Thank you, in advance.


----------



## scallop (Apr 1, 2007)

henry lever action. lr model will digest shorts, longs and long rifles, bit light for coyote but will do anything else you want it to do. or they make it in .22 mag as well but that only shoots magnums and would be a tad on the heavy side for the squirrels and such. you can get a brand new carbine model for less than $300. scope it with see thru rings and yer good to go short or long range.


----------



## ironman172 (Apr 12, 2009)

Ruger 10/22....you can build them with what ever your fancy is....or just use them as is.... from the factory....they are semi auto if thats what you might like.....other than that I'm not sure of current models, I use a remington 541-s that is no longer made.....you might even consider a savage 17hmr that is a sweet shooter too


----------



## freyedknot (Apr 10, 2004)

get a 12 gage, they make some good coyote rounds for them these days.


----------



## Bonemann (Jan 28, 2008)

I second the Ruger 10/22 in carbine or sporter.
Also in stainless steel with see-thru scope mount.

For $500 you can be all set with gun,scope,case,
sling and ammo. May even have some money left.
(depending on your choice of scope)


----------



## mrtwister_jbo (Apr 7, 2004)

savage mark II ,bolt action,10 shot clip(u can get a 5 shot)22 lr nice gun you can pick up a new one 4 under $200 match it up with a nice 3x9x40 can find a nice bushnell or tasco or simmons 4 under $100.buy 4 or 5 diff ammo an see what shots best should still have about $150 bucks 2 by what it shots the bestheres a pic of mine with a tasco world class 3x9x40 scope an it shoots cci mini mag hp high vel 36gr.10shot group 50yrds you can cover with a dime ,if i can do my job it real do its job
twister


----------



## angler69 (Sep 26, 2005)

I just bought a Savage last fall. It has bull barrel and synthetic stock, the thing shoots 5 shot groups at 50yds that all touch. I use wolf ammo


----------



## beadhead (Nov 14, 2007)

What's the difference between the 10/22 sporter and the carbine?


----------



## One Legged Josh (Jan 27, 2008)

beadhead said:


> What's the difference between the 10/22 sporter and the carbine?


The sporter dosnt have "Barrel bands" and it has a better quality stock.


----------



## BassBlaster (Jun 8, 2006)

Ruger 10/22


----------



## AJ1991WB (Mar 3, 2010)

savage 93 in 17HMR. Cheap, Accurate, and Simple!


----------



## PITCHNIT (Nov 2, 2004)

Cz452 American or Varmit, 6.5-20 Intensity optics or Mueller 4.5-16 APV, Wolf or SK ammo. You with be able to nock the primers out of a 45ACP case. 
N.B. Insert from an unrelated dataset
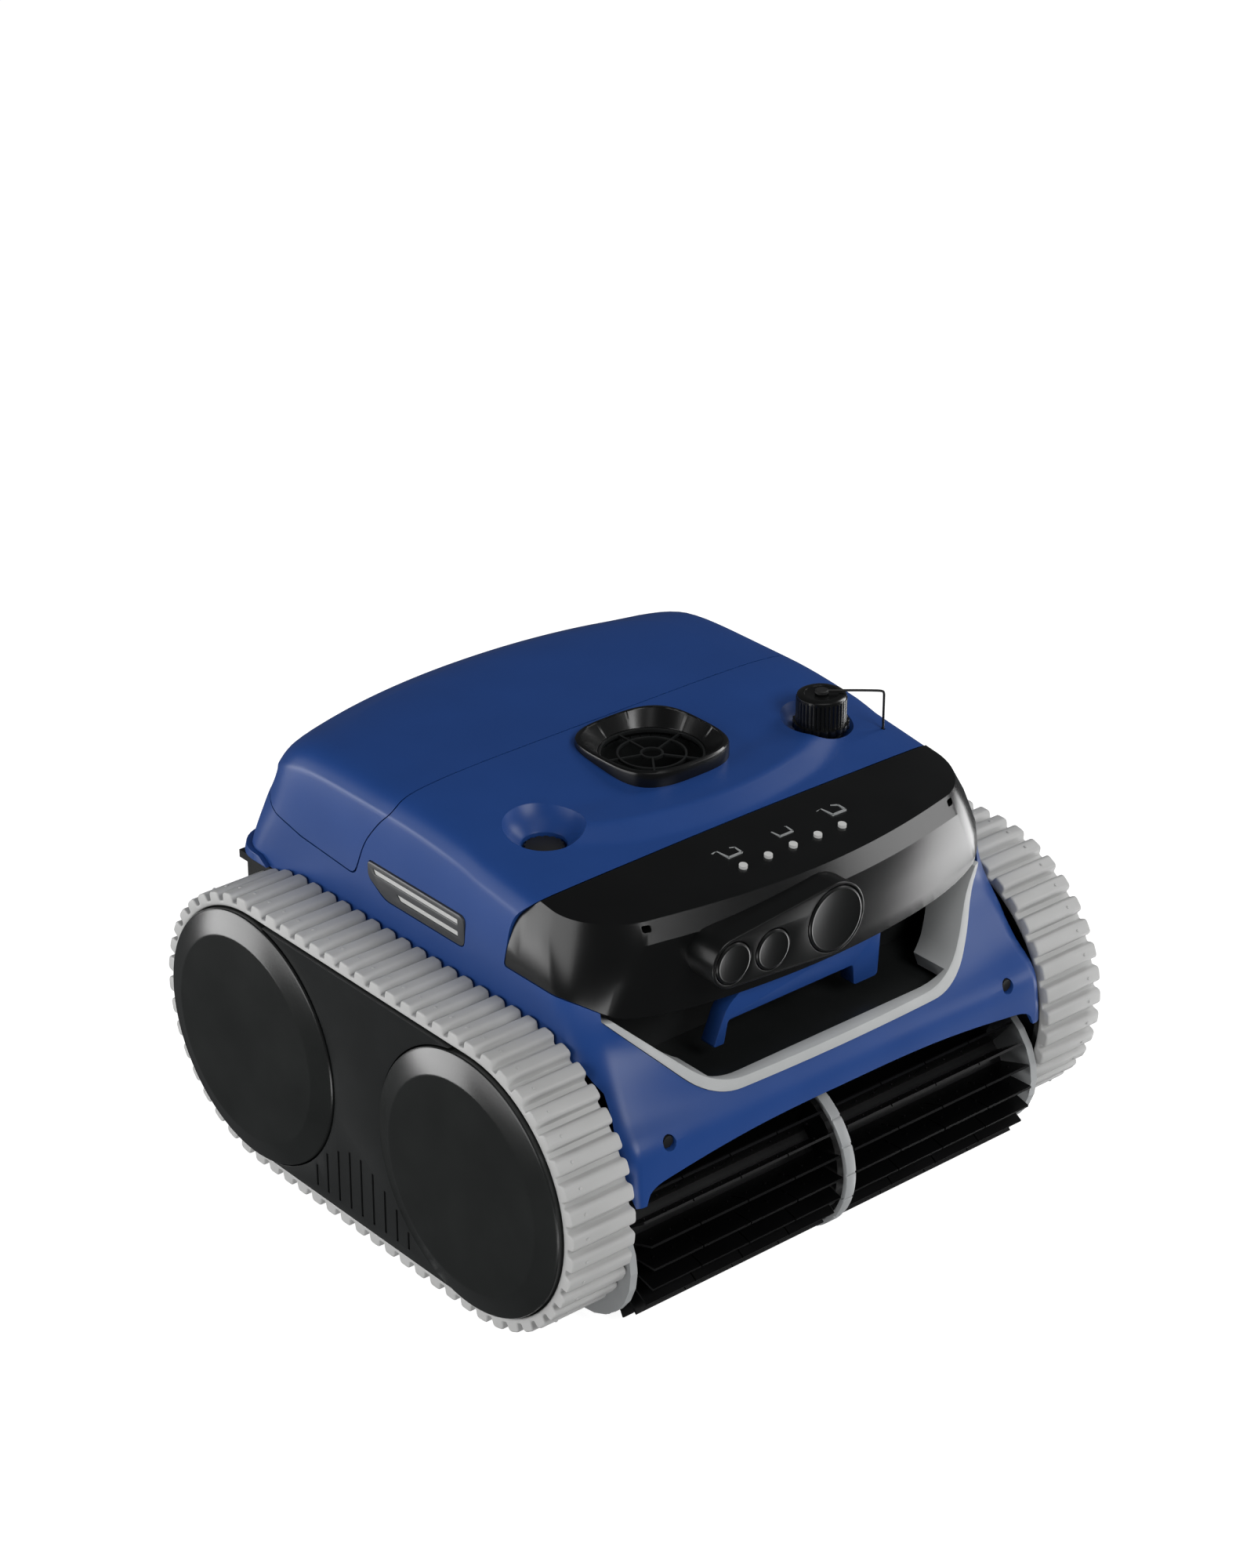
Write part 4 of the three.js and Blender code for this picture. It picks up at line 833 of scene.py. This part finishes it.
def lugged(radius):
    """A belt's outer outline: a run round both axles with lugs at even steps."""
    straight, bend = 2 * AXLE_Y, math.pi * radius
    length = 2 * (straight + bend)

    def at(s, height):
        t, reach = s % length, radius + height
        if t < straight:
            return t - AXLE_Y, AXLE_Z - reach
        if t < straight + bend:
            angle = (t - straight) / radius
            return AXLE_Y + reach * math.sin(angle), AXLE_Z - reach * math.cos(angle)
        if t < 2 * straight + bend:
            return AXLE_Y - (t - straight - bend), AXLE_Z + reach
        angle = (t - 2 * straight - bend) / radius
        return -AXLE_Y - reach * math.sin(angle), AXLE_Z + reach * math.cos(angle)

    return [at((i + 0.5) * length / LUG_COUNT + s, h) for i in range(LUG_COUNT) for s, h in LUG]


def stadium(radius, steps=40):
    """A plain run of one radius round both axles."""
    points = []
    for end in (1, -1):
        for i in range(steps + 1):
            angle = -math.pi / 2 + math.pi * i / steps
            along, up = radius * math.cos(angle), radius * math.sin(angle)
            points.append((end * (AXLE_Y + along), AXLE_Z + end * up))
    return points


lug_line = lugged(BELT_OUTER)
belt = trim(plate("x", lug_line, TRACK_INNER, TRACK_OUTER), plate("x", stadium(BELT_INNER), 100, FAR))
soften(belt, 1.1, 3, 50)
nubs = []
for i in range(LUG_COUNT):
    crest = len(LUG) * i + len(LUG_RISE)
    (ay, az), (by, bz) = lug_line[crest - 1], lug_line[crest]
    nub = turned("z", [(0, -0.5), (1.1, -0.5), (0.9, 0.4), (0, 0.7)], steps=10)
    turn = Matrix.Rotation(math.atan2(bz - az, by - ay) + math.pi, 4, "X")
    place = ((TRACK_OUTER - 10) * MM, (ay + by) / 2 * MM, (az + bz) / 2 * MM)
    nub.data.transform(Matrix.Translation(place) @ turn)
    nubs.append(nub)
belt = joined(belt, *nubs)
for side, twin in (("left", belt), ("right", copy_of(belt, MIRROR))):
    done(twin, side + "_belt", "chassis", belt_rubber, [side + "_track_belt"], 40)

# ---------- side covers ----------
GROOVE_WIDTH = 1.7
GROOVE_FOOT = AXLE_Z - WHEEL_RADIUS + 6.4
GROOVE_HEADS = [
    (-46, 27), (-35.5, 37), (-24.6, 44), (-13.6, 50), (-2.6, 54), (8, 54), (19, 49.5), (30, 42.5), (40.5, 30),
]
cover = plate("x", stadium(WHEEL_RADIUS - 0.4), 157.9, TRACK_OUTER + 1.6)
trim(cover, block(100, FAR, AXLE_Y - 5, FAR, 0, FAR), block(100, FAR, -FAR, 5 - AXLE_Y, 0, FAR))
for s in (1, -1):
    trim(cover, rod("x", WHEEL_RADIUS + 1, 100, FAR, (s * AXLE_Y, AXLE_Z), 128))
soften(cover, 1.3, 3, 40)
for y, head in GROOVE_HEADS:
    groove = [(y, GROOVE_FOOT), (y + GROOVE_WIDTH, GROOVE_FOOT), (y + GROOVE_WIDTH, head), (y, head)]
    trim(cover, plate("x", groove, TRACK_OUTER, FAR))
for side, twin in (("left", cover), ("right", copy_of(cover, MIRROR))):
    done(twin, side + "_side_cover_skin", "chassis", cover_black, [side + "_side_cover"])

# ---------- wheels ----------
for end, s in (("front", -1), ("rear", 1)):
    axle = (s * AXLE_Y, AXLE_Z)
    wheel = turned(
        "x",
        [(6.4, TRACK_OUTER - 6), (6.4, 160), (12, 160), (12, TRACK_OUTER + 1.5),
         (WHEEL_RADIUS - 3.7, TRACK_OUTER + 1.5), (WHEEL_RADIUS - 3.7, 160), (WHEEL_RADIUS, 160),
         (WHEEL_RADIUS, TRACK_OUTER + 2.2), (WHEEL_RADIUS - 0.4, TRACK_OUTER + 3.0),
         (WHEEL_RADIUS - 1.4, TRACK_OUTER + 3.6), (FACE_RADIUS + 0.6, WHEEL_FACE - 0.25),
         (FACE_RADIUS, WHEEL_FACE - 0.02), (FACE_RADIUS - 0.8, WHEEL_FACE), (0.01, WHEEL_FACE),
         (0.01, TRACK_OUTER - 6)],
        axle,
        144,
    )
    for side, twin in (("left", wheel), ("right", copy_of(wheel, MIRROR))):
        node = f"{side}_{end}_wheel"
        done(twin, f"{side}_{end}_disc", node, disc_black, [node], 20)

# ---------- brushes ----------
FIN_TIP = BRUSH_RADIUS - 0.3
SLITS = [40, 75, 110]
SLIT_FOOT = 33
FIN_NUBS = range(12, 142, 14)
for end, s in (("front", -1), ("rear", 1)):
    shaft = (s * BRUSH_Y, BRUSH_Z)
    edge = [(BRUSH_START, BRUSH_CORE - 1), (BRUSH_START, FIN_TIP)]
    for x in SLITS:
        edge += [(x - 0.4, FIN_TIP), (x - 0.4, SLIT_FOOT), (x + 0.4, SLIT_FOOT), (x + 0.4, FIN_TIP)]
    edge += [(BRUSH_END, FIN_TIP), (BRUSH_END, BRUSH_CORE - 1)]
    blade = plate("y", edge, -0.7, 0.7)
    blade = joined(blade, *[rod("y", 0.8, -1.4, 1.4, (x, 38), 10) for x in FIN_NUBS])
    core = turned(
        "x",
        [(0, BRUSH_START), (BRUSH_CORE, BRUSH_START), (BRUSH_CORE, BRUSH_END), (5, BRUSH_END), (5, 170),
         (0, 170)],
        shaft,
        66,
    )
    blades = []
    for i in range(BRUSH_FINS):
        turn = Matrix.Rotation(2 * math.pi * i / BRUSH_FINS + 0.1, 4, "X")
        blades.append(copy_of(blade, Matrix.Translation((0, shaft[0] * MM, shaft[1] * MM)) @ turn))
    bpy.data.objects.remove(blade)
    brush = joined(core, *blades)
    for side, twin in (("left", brush), ("right", copy_of(brush, MIRROR))):
        node = f"{side}_{end}_brush"
        done(twin, f"{side}_{end}_roller", node, blade_rubber, [node])

# ---------- mesh in the filter basket's windows ----------
basket = frame["nodes"]["filter_basket"].bound_box
x0, y0, z0 = (min(corner[i] for corner in basket) / MM for i in range(3))
x1, y1, z1 = (max(corner[i] for corner in basket) / MM for i in range(3))
levels = [z0 + 30 + WIRE_STEP * k for k in range(int((z1 - z0 - 60) / WIRE_STEP) + 1)]
foot, head = z0 + 29, z1 - 29
wires = []
for y in (y0 + 0.6, y1 - 1.4):
    for x in range(10, 101, WIRE_STEP):
        wires += [block(s * x - WIRE_HALF, s * x + WIRE_HALF, y, y + 0.8, foot, head) for s in (1, -1)]
    for z in levels:
        for s in (1, -1):
            wires.append(block(*sorted((s * 9, s * 101)), y + 0.1, y + 0.7, z - WIRE_HALF, z + WIRE_HALF))
for x in (x0 + 0.6, x1 - 1.4):
    for y in range(50, 125, WIRE_STEP):
        wires.append(block(x, x + 0.8, y - WIRE_HALF, y + WIRE_HALF, foot, head))
    for z in levels:
        wires.append(block(x + 0.1, x + 0.7, 49, 125, z - WIRE_HALF, z + WIRE_HALF))
done(joined(*wires), "filter_mesh", "chassis", basket_smoke)

# ---------- rims of the brush supports ----------
for end, s in (("front", -1), ("rear", 1)):
    centre = (s * BRUSH_Y, BRUSH_Z)
    rim = ring("x", RIM_OUTER - 3, RIM_OUTER, -3.5, 3.5, centre, 96)
    for i in range(RIM_NOTCHES):
        notch = block(-9, 9, -0.7, 0.7, RIM_OUTER - 0.7, 53)
        turn = Matrix.Rotation(math.radians(360 / RIM_NOTCHES * i + 6), 4, "X")
        notch.data.transform(Matrix.Translation((0, centre[0] * MM, centre[1] * MM)) @ turn)
        trim(rim, notch)
    done(soften(rim, 0.5), end + "_support_rim", "chassis", plate_grey)

# ---------- stage and lights ----------
bpy.ops.mesh.primitive_plane_add(size=30, location=(0, 0, -0.0002))
ground = bpy.context.object
ground.name = "ground"
ground_white = moulded("ground_white", (0.35, 0.35, 0.35), 0.9, depth=0.0, mottle=0.0, level=0.0)
shader = ground_white.node_tree.nodes["Principled BSDF"]
shader.inputs["Emission Color"].default_value = (1, 1, 1, 1)
shader.inputs["Emission Strength"].default_value = 0.93
ground.data.materials.append(ground_white)
ground.visible_glossy = ground.visible_diffuse = ground.visible_shadow = False


def lamp(name, place, target, width, height, power):
    light = bpy.data.lights.new(name, "AREA")
    light.shape, light.size, light.size_y, light.energy = "RECTANGLE", width, height, power
    holder = bpy.data.objects.new(name, light)
    bpy.context.scene.collection.objects.link(holder)
    holder.location = place
    holder.rotation_euler = (Vector(target) - Vector(place)).to_track_quat("-Z", "Y").to_euler()


middle = (0, 0, 0.12)
lamp("right_box", (2.1, -0.45, -0.75), middle, 1.3, 1.5, 34)
lamp("right_strip", (1.72, -1.2, 0.5), middle, 1.2, 0.5, 9)
lamp("right_high", (1.9, -0.05, 1.5), middle, 0.6, 0.8, 14)
lamp("corner_box", (-1.55, -1.5, -1.0), middle, 2.2, 0.9, 26)
lamp("front_fill", (0.2, -2.2, 1.7), middle, 1.2, 0.9, 34)
lamp("left_box", (-2.3, 0.5, 0.9), middle, 2.0, 1.6, 31)
lamp("back_box", (-1.5, 1.75, 0.1), middle, 1.2, 1.0, 24)
lamp("overhead", (0.0, -0.6, 2.8), middle, 1.6, 1.6, 8)
world = bpy.data.worlds.new("studio")
bpy.context.scene.world = world
world.use_nodes = True
backdrop = world.node_tree.nodes["Background"]
backdrop.inputs["Color"].default_value = (0.95, 0.97, 1, 1)
backdrop.inputs["Strength"].default_value = 0.07
bpy.context.scene.view_settings.view_transform = "Standard"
Check out Rimfirecentral.com Tons of info about all makes of 22's and 17's. Its a great site.


----------



## discoii (Mar 28, 2009)

Bolt Action CZ 452 American with a 3-9 scope

Auto Ruger 10/22 with a 3-9 scope

The reason I would recommend scope is you said you were 50 years of age and unless you have the eyesight of a 20 year old you will need a mid power scope.

Have fun

Both of above guns would serve you well.


----------



## FatRap007 (Jul 23, 2009)

BassBlaster said:


> Ruger 10/22


would agree would not trade mine for anything its treated me well for the past 10 years no problems


----------